Os artigos 7.º e 9.º da Diretiva 2014/57/UE determinam que as sanções penais aplicáveis em matéria de abuso de mercado devem ser proporcionais: nessa medida, o art. 379.º-E deve ser interpretado à luz deste princípio. De acordo com o princípio da proporcionalidade, o aplicador do direito deve aplicar um critério de culpa particularmente exigente para merecer a tutela penal: se a culpa for leve ou média, revela-se suficiente a resposta a imputação de danos com base em responsabilidade civil; apenas em caso de negligência grosseira é que se deve ter por preenchido o tipo penal.

Em balanço final, importa salientar que não há diploma europeu algum que obrigue à adoção desta solução. Designadamente, a Diretiva 2014/57/UE do Parlamento Europeu e do Conselho, de 16 de abril de 2014 não obriga à consagração deste tipo criminal, embora admita o reforço de sanções penais. Sucede que as respostas normativas paralelas encontradas em ordenamentos jurídicos próximos revelam um equilíbrio ausente na delimitação do tipo penal consagrado no art. 379.º-E. Assim, o crime de falsidade do prospeto em Itália reclama o objetivo de obtenção de um enriquecimento injusto, a intenção de enganar e o conhecimento da falsidade do prospeto por parte do agente e uma ligação causal entre o défice informativo e o erro do investidor. Por seu turno, em Espanha o crime de falsidade no mercado de capitais exige uma conduta dolosa na falsificação de informação com o propósito de captar investidores ou depositantes.
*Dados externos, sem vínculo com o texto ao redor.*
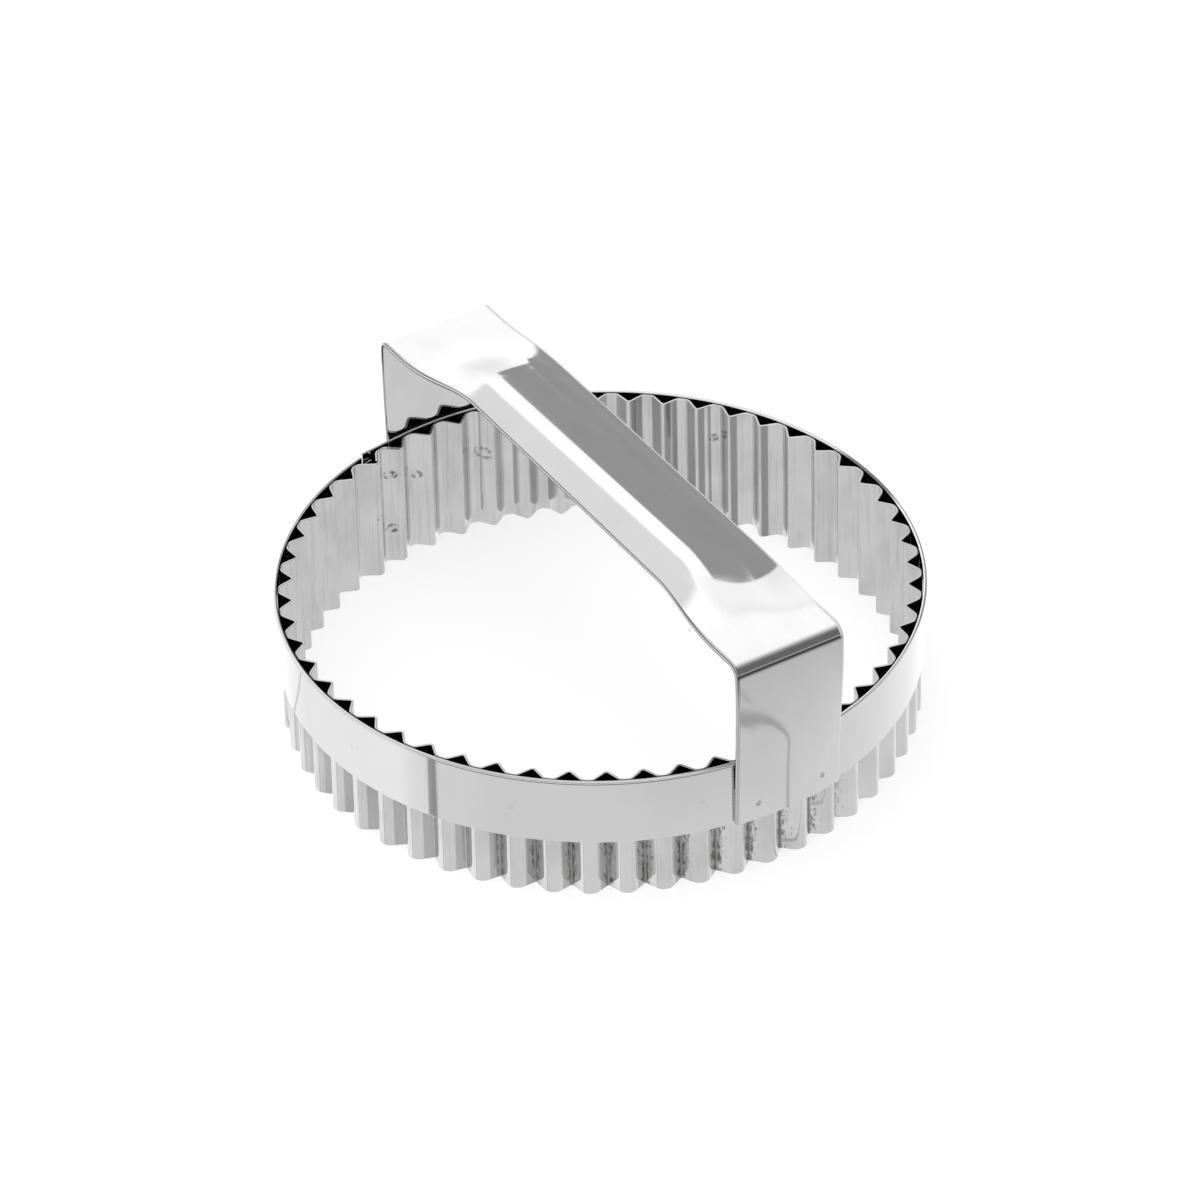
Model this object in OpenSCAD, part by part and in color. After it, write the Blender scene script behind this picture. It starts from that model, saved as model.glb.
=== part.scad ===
// Round fluted pastry cutter: a corrugated ring, a band with a folded rim, and a strap handle.
// The ring stands on its cutting edge at z = 0, centred on the origin, and the handle runs along x.

/* [Fluted ring] */
// Diameter over the crests of the flutes
ring_d = 120; // [80:1:160]
// Height of the cutter's wall, from the cutting edge to the top of the rim
ring_h = 26.5; // [20:0.5:40]
// Depth of the ring's top edge below the rim
rim_step = 0.25; // [0:0.05:1]
// Thickness of the ring's sheet
ring_t = 0.4; // [0.3:0.05:0.5]
// Distance from crest to crest, round the ring
flute_pitch = 7; // [6:0.1:9]
// Depth of a flute, from crest to valley
flute_depth = 2.45; // [1.6:0.05:3]
// Outside radius of a crest
crest_r = 2.2; // [1.9:0.05:2.4]
// Outside radius of the sharp bend in a valley
valley_r = 0.35; // [0.2:0.05:0.4]
// Distance from the strap's edge to the middle of the lapped flute
seam_gap = 3; // [2:0.1:8]

/* [Outer band] */
// Height of the band
band_h = 14.2; // [12:0.1:18]
// Thickness of the band's sheet
band_t = 0.3; // [0.2:0.05:0.6]
// Space inside the folded rim, measured across
fold_gap = 0.1; // [0.1:0.05:0.5]
// Height of the fold
rim_h = 1.1; // [1:0.1:2]
// Length of the band's straight free end that lies behind the strap
free_tuck = 2.9; // [1:0.1:4]
// Distance from the tip of the free end to the start of the fold
tip_gap = 1; // [0.5:0.1:2]
// Length of the tongue that is tucked under the free end
tongue = 2.6; // [1.5:0.1:3.5]

/* [Handle] */
// Width of the strap
strap_w = 23.2; // [18:0.2:26]
// Thickness of the strap
strap_t = 0.9; // [0.6:0.05:1.2]
// Sideways place of the strap, off the middle of the ring
strap_shift = 2; // [-3:0.1:3]
// Height of the strap's ends above the rim
handle_rise = 22.25; // [18:0.25:32]
// Height of the strap's lower edges above the band's
leg_step = 0.25; // [0:0.05:2]
// Outside radius of the front bend
front_bend_r = 3; // [2:0.1:4]
// Outside radius of the rear bend
rear_bend_r = 1.8; // [1.4:0.1:4]
// Further rise of the grip, in the middle of the strap
grip_rise = 6.2; // [3:0.1:8]
// Distance from the outside of a leg to the start of its ramp
ramp_in = 7.1; // [5:0.1:10]
// Length of each ramp that leads up to the grip
ramp_len = 21.7; // [14:0.1:24]
// Width of the grip's flat top
grip_flat = 7.4; // [4:0.2:9]
// Radius of the grip's two long shoulders
shoulder_r = 5.5; // [4:0.5:8]
// Slope of the grip's two flanks, in degrees
flank_slope = 35.5; // [15:0.5:40]
// Sideways drift of the flat top, from the middle to the front end of the grip
grip_drift = 0.45; // [0:0.05:1]
// Fall of the flat top, from the middle to the front end of the grip
grip_fall = 0.5; // [0:0.05:1]

/* [Spot welds] */
// Diameter of a weld
weld_d = 1.6; // [1.2:0.1:2.4]
// Distance between the two welds of a leg
leg_weld_gap = 14.2; // [10:0.2:16]
// Height of the leg welds above the band's lower edge
leg_weld_up = 3.6; // [2:0.1:6]
// Depth of the band welds below the rim
band_weld_down = 7.5; // [5:0.5:10]
// Height of the lower weld in the ring's seam
seam_weld_low = 7.2; // [4:0.2:9]
// Depth of the upper weld in the ring's seam, below the rim
seam_weld_down = 7; // [4:0.2:10]

/* [Hidden] */
$fn = 96;

// Clearance between two sheets that lie on each other
sheet_gap = 0.1;
// How far a weld reaches into the sheets that it joins
bite = 0.2;
// Smallest bend of a flank, in radians, so that a flat strap has a finite shoulder radius
tiny_turn = 0.001;

// Ring: half the angle of a flute, and the two circles that its outline is made of
ring_r = ring_d / 2;
flutes = round(PI * ring_d / flute_pitch);
half_flute = 180 / flutes;
// The crest's radius is held below this share of half a pitch, so that a flank always fits beside it
crest_limit_share = 0.8;
crest_fit_r = min(crest_r, crest_limit_share * flute_pitch / 2 - valley_r);
crest_c = ring_r - crest_fit_r;
valley_c = ring_r - flute_depth + valley_r;
across = [valley_c * cos(half_flute) - crest_c, valley_c * sin(half_flute)];
flank_a = atan2(across[1], across[0]) - acos((crest_fit_r + valley_r) / norm(across));
crest_steps = 3;
valley_steps = 2;
// Number of points at each end of the strip that are left out, so that it ends just before a valley
end_skip = valley_steps;
lap_step = ring_t + sheet_gap;

// Band: its two faces, its lower edge and the directions where it starts and ends
band_in_r = ring_r + sheet_gap;
band_out_r = band_in_r + band_t;
rim_w = band_t * 2 + fold_gap;
rim_out_r = band_in_r + rim_w;
band_low = ring_h - band_h;
rim_low = ring_h - rim_h;
fold_steps = 4;
band_steps = 118;
free_steps = 2;
// Tongue: its height, its root inside the band, and how far its faces lie inside the band's faces
tongue_share = 0.86;
tongue_root = 0.8;
tongue_inset = 0.05;
tongue_steps = 3;

// Handle: the leg lies on the band at its foot, stands off under the rim and is flat at the bend
foot_r = band_out_r + sheet_gap;
under_rim_r = rim_out_r + sheet_gap;
leg_low = band_low + leg_step;
foot_top = leg_low + leg_weld_up + weld_d;
// The flat part of a leg stands this far inside the foremost point of its curved part
leg_lean = 0.3;
leg_flat_x = under_rim_r + strap_t - leg_lean;
end_top = ring_h + handle_rise;
ramp_x = leg_flat_x - ramp_in;
grip_x = ramp_x - ramp_len;
flat_v = grip_flat / 2;
shoulder_len = shoulder_r * flank_slope * PI / 180;
strap_half = strap_w / 2;

// Lap of the ring and lap of the band: both lie beside the rear leg, on the side of -y
strap_edge_a = 180 + asin((strap_half - strap_shift) / foot_r);
seam_angle = strap_edge_a + turn_of(seam_gap);
free_root = strap_edge_a - turn_of(free_tuck);
free_tip = seam_angle + half_flute;
// The free end leaves the circle along its tangent and so stands off it at the tip
free_len = band_in_r * tan(free_tip - free_root);
fold_start = free_tip + turn_of(tip_gap);

// Stations across the strap, as shares of its shoulders and its flanks
shoulder_shares = [0.25, 0.5, 0.75, 1];
flank_shares = [0.5, 1];

// Stations along the strap, as shares of each stretch
foot_shares = [0, 0.5, 1];
stand_off_shares = [0.25, 0.5, 0.75, 1];
leg_shares = [0.1, 0.3, 0.5, 0.7, 0.85, 1];
bend_steps = 6;
ramp_steps = 12;
top_steps = 8;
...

Em suma: este novo tipo criminal combina, numa aliança perversa, goldplating e experimentalismo regulatório, suspeitando-se que a sua aplicação possa ter como efeitos o de contramotivar ofertas de distribuição dirigidas ao mercado nacional e o de contribuir, ainda que inadvertidamente, para uma retração ainda mais significativa do mercado nacional de valores mobiliários.